[start Material for this exercise]
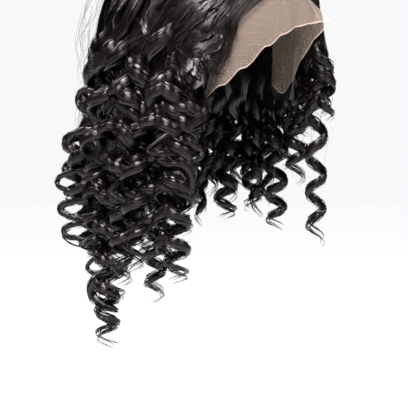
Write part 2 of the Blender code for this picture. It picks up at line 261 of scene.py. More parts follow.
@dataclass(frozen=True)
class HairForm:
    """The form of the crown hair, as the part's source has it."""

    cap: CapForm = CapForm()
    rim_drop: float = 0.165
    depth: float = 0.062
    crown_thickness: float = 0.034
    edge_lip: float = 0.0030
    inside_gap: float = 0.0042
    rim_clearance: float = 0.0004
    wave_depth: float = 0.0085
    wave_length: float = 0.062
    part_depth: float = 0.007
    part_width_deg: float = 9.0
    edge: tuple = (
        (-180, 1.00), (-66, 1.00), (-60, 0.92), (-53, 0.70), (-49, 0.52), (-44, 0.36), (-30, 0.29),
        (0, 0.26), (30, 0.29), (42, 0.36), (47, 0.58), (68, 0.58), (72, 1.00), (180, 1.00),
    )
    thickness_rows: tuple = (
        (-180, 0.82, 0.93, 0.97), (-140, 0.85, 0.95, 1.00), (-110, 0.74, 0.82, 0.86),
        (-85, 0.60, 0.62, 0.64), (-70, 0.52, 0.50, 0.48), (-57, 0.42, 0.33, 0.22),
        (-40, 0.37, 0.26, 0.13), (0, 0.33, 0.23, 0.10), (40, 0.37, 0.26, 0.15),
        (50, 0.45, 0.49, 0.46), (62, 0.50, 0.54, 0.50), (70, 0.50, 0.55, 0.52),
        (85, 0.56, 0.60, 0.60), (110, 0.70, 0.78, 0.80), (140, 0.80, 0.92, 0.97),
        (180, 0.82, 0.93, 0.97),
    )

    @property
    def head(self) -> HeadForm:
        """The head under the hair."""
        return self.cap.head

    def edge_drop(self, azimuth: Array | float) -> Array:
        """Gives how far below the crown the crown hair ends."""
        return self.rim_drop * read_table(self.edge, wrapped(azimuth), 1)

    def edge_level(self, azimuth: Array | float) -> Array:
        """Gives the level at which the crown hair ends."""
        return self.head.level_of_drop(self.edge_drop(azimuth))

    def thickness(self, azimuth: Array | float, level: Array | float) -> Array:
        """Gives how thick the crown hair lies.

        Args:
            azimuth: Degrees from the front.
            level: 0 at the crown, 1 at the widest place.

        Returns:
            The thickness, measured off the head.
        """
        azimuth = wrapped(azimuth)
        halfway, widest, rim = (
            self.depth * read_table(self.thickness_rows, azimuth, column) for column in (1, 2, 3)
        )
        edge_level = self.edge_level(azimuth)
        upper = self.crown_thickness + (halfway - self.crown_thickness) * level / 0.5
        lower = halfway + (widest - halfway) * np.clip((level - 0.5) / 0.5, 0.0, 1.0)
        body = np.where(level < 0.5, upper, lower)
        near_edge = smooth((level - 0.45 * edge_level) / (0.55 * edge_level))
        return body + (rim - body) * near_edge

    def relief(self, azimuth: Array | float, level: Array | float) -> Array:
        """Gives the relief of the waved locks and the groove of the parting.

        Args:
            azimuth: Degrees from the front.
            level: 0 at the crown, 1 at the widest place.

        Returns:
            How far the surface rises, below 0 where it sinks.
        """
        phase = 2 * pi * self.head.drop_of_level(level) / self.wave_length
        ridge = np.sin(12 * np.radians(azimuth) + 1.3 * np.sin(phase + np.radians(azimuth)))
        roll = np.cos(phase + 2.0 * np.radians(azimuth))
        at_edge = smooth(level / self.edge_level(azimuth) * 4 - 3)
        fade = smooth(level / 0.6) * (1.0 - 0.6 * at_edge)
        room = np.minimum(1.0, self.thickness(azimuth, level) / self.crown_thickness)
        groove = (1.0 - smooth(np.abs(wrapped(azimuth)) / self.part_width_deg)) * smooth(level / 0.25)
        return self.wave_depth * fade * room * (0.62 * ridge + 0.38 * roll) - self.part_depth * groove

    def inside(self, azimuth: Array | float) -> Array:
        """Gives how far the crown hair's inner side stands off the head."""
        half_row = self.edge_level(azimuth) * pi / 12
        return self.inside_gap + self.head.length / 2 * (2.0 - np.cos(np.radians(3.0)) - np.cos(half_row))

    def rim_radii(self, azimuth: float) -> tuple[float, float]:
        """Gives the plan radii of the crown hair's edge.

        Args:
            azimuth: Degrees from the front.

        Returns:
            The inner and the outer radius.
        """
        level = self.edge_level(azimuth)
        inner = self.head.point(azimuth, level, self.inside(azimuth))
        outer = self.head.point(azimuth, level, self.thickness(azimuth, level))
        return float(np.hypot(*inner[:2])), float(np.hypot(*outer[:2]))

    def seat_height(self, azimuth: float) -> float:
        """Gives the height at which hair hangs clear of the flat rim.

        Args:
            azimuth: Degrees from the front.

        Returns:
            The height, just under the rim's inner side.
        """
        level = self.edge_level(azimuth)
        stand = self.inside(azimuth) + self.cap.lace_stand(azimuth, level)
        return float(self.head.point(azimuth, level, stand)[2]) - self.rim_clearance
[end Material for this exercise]
[start Material for this exercise]
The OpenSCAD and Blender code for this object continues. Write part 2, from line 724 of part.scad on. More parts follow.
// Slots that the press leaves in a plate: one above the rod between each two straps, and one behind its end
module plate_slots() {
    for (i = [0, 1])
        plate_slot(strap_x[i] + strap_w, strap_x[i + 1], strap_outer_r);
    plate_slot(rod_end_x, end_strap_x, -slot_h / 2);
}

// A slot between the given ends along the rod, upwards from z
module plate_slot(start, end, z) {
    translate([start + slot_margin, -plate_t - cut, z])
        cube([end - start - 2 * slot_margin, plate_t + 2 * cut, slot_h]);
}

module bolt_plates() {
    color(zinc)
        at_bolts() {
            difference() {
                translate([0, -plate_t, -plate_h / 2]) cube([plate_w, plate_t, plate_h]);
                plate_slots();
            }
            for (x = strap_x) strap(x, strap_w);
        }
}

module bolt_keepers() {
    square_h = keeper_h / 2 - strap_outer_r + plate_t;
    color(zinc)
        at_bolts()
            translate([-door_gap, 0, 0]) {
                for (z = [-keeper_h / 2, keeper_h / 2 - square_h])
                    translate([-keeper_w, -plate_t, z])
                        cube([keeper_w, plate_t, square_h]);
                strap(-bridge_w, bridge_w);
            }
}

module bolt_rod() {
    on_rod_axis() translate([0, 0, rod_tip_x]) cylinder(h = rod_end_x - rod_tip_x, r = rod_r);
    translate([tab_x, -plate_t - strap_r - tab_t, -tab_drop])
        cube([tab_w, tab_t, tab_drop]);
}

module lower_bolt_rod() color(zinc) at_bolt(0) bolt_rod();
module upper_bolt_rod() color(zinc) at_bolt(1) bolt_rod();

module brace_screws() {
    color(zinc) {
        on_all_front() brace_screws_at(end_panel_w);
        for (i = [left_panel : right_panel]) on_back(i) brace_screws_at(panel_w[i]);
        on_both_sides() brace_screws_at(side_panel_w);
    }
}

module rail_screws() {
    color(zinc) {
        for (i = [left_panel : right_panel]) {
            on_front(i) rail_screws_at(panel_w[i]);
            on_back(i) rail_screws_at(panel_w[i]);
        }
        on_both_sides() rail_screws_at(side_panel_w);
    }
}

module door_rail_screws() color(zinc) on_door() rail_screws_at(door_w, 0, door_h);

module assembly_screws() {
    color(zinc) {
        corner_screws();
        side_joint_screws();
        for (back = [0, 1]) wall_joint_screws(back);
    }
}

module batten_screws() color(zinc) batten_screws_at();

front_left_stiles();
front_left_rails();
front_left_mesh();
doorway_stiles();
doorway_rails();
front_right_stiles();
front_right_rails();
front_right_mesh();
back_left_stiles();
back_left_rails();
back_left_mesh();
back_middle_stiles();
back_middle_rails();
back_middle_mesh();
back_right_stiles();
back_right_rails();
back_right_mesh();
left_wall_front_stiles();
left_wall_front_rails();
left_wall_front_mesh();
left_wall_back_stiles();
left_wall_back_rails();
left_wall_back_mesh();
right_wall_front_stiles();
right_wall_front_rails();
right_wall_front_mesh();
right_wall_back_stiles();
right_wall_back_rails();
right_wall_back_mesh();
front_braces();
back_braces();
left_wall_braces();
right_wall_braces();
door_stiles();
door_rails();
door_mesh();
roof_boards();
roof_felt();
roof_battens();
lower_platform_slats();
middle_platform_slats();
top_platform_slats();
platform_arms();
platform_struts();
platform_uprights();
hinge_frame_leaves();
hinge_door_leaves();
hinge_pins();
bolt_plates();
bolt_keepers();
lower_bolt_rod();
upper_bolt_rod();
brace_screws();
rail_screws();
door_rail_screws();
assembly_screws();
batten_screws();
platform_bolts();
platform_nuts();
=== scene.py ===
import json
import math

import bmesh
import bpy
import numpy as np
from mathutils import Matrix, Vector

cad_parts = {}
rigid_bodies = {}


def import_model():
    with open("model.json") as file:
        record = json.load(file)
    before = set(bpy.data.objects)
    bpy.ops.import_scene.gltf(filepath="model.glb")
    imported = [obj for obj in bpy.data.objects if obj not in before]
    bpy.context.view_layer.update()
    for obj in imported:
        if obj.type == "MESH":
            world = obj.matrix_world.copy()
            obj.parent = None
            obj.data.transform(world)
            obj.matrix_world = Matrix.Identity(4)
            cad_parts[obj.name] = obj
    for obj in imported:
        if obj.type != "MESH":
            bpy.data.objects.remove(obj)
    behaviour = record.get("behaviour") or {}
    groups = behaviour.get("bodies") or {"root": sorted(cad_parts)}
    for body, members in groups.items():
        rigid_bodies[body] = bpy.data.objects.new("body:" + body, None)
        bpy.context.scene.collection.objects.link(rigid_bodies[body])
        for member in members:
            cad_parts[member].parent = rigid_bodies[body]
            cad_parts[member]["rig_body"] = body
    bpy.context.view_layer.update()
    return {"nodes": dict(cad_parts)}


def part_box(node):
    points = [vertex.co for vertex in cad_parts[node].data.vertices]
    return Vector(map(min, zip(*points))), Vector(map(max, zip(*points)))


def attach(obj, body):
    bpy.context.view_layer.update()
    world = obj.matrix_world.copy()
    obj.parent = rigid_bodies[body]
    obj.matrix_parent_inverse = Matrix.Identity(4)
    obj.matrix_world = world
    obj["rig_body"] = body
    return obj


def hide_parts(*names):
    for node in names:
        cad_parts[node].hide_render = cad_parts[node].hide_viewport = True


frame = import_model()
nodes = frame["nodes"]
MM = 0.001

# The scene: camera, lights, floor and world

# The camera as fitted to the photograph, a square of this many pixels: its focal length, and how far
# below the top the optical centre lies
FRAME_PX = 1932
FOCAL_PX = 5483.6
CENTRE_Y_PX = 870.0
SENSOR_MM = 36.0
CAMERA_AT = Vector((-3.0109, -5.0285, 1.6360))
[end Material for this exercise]
Above are the records; print exactly the lines from the line with "Write part 2 of" to the line with "form of the", including both, and nothing else.

→ **Output of the exercise**
Write part 2 of the Blender code for this picture. It picks up at line 261 of scene.py. More parts follow.
@dataclass(frozen=True)
class HairForm:
    """The form of the crown hair, as the part's source has it."""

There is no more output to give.